__Task to carry out__: Your task is to print the material below exactly as presented.

__Dataset content__:
^^^^^^^^^^^^^^^^

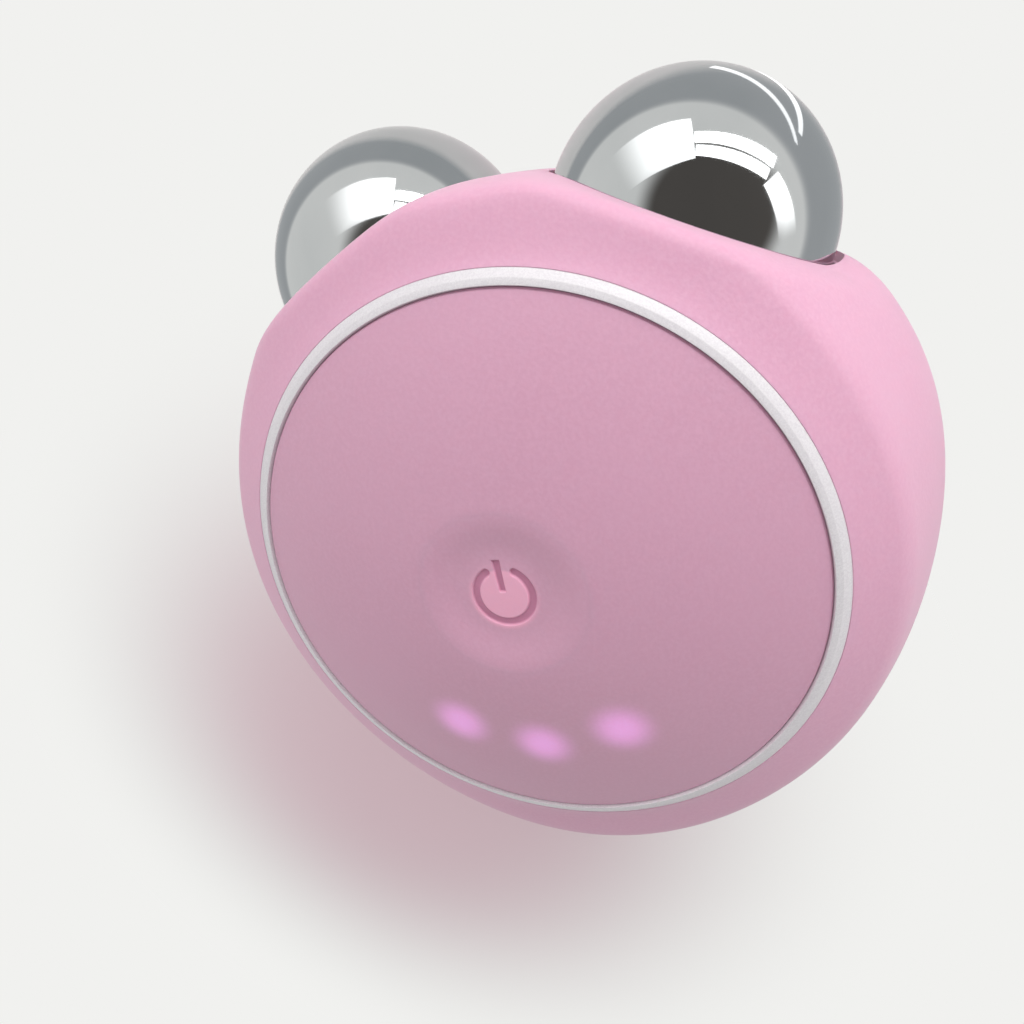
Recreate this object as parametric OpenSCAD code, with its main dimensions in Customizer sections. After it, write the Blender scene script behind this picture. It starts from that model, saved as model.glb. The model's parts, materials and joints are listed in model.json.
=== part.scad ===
// Facial toning device: a round pebble of soft silicone over a rigid two-piece case, lying on its back.
// +Z is the way the face looks, +Y is towards the two balls, +X is to the right of the face.
// The origin is the middle of the small flat on the back, which the device rests on.

/* [Body] */
// Largest radius of the silicone body, which is half its width
body_r = 31.9; // [31.6:0.1:32.4]
// Extra length of the body on the side towards the balls
stretch_up = 0.9; // [0.4:0.1:1.1]
// Extra length of the body on the side towards the charging jack
stretch_down = 1.1; // [0.9:0.1:1.4]
// Height of the body's widest line above the rest flat
mid_z = 18; // [17.5:0.1:18.5]
// Height of the trim ring's outer edge above the rest flat
face_z = 35.5; // [35:0.1:36.5]
// Radius of the round edge between the front band and the side wall, before it is softened
shoulder_r = 29.2; // [28.9:0.1:29.5]
// Height of that edge
shoulder_z = 32.7; // [32.4:0.1:33]
// Radius of the flat that the device rests on
rest_flat_r = 9; // [7:0.5:11]
// Thickness of the silicone sleeve
skin_t = 1.8; // [1.6:0.1:2]
// Wall thickness of the rigid case
case_t = 1.5; // [1.3:0.1:1.7]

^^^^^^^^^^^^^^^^

__Exercise output__:
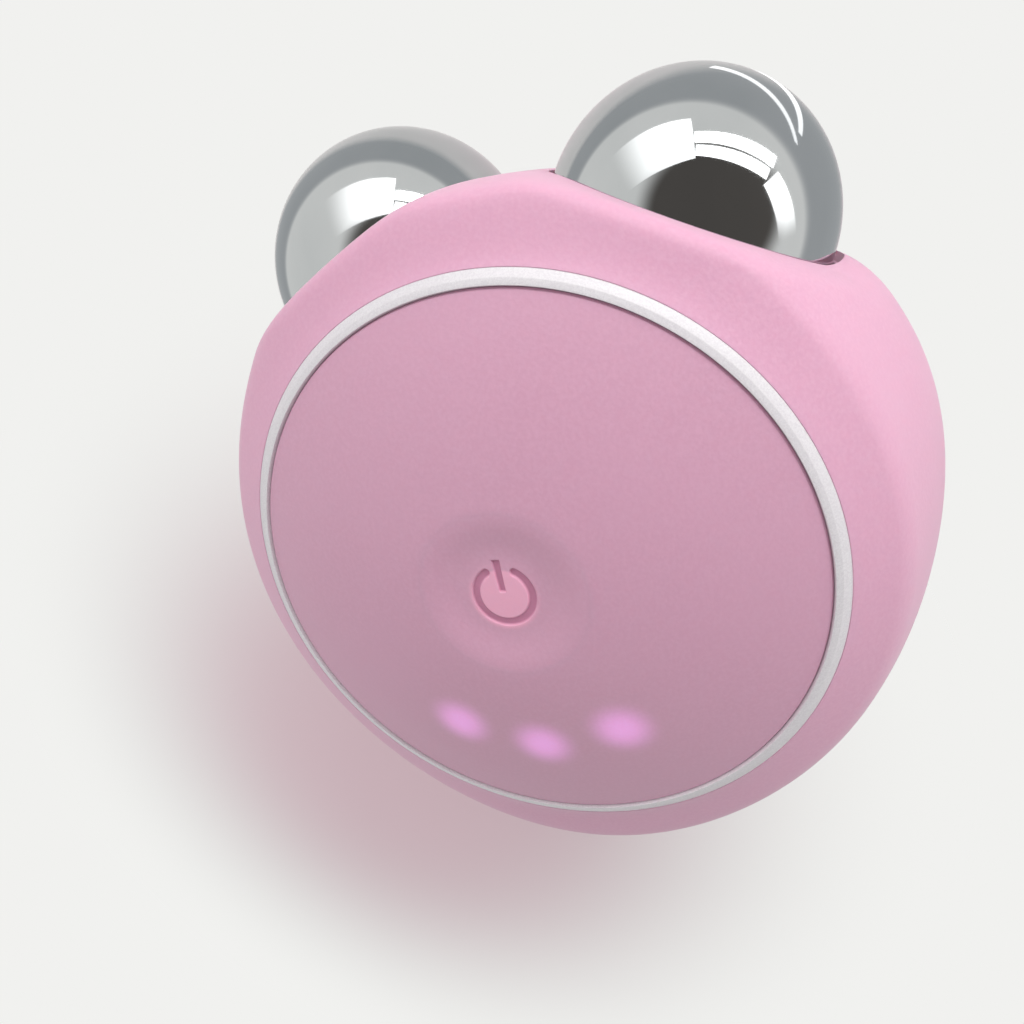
Recreate this object as parametric OpenSCAD code, with its main dimensions in Customizer sections. After it, write the Blender scene script behind this picture. It starts from that model, saved as model.glb. The model's parts, materials and joints are listed in model.json.
=== part.scad ===
// Facial toning device: a round pebble of soft silicone over a rigid two-piece case, lying on its back.
// +Z is the way the face looks, +Y is towards the two balls, +X is to the right of the face.
// The origin is the middle of the small flat on the back, which the device rests on.

/* [Body] */
// Largest radius of the silicone body, which is half its width
body_r = 31.9; // [31.6:0.1:32.4]
// Extra length of the body on the side towards the balls
stretch_up = 0.9; // [0.4:0.1:1.1]
// Extra length of the body on the side towards the charging jack
stretch_down = 1.1; // [0.9:0.1:1.4]
// Height of the body's widest line above the rest flat
mid_z = 18; // [17.5:0.1:18.5]
// Height of the trim ring's outer edge above the rest flat
face_z = 35.5; // [35:0.1:36.5]
// Radius of the round edge between the front band and the side wall, before it is softened
shoulder_r = 29.2; // [28.9:0.1:29.5]
// Height of that edge
shoulder_z = 32.7; // [32.4:0.1:33]
// Radius of the flat that the device rests on
rest_flat_r = 9; // [7:0.5:11]
// Thickness of the silicone sleeve
skin_t = 1.8; // [1.6:0.1:2]
// Wall thickness of the rigid case
case_t = 1.5; // [1.3:0.1:1.7]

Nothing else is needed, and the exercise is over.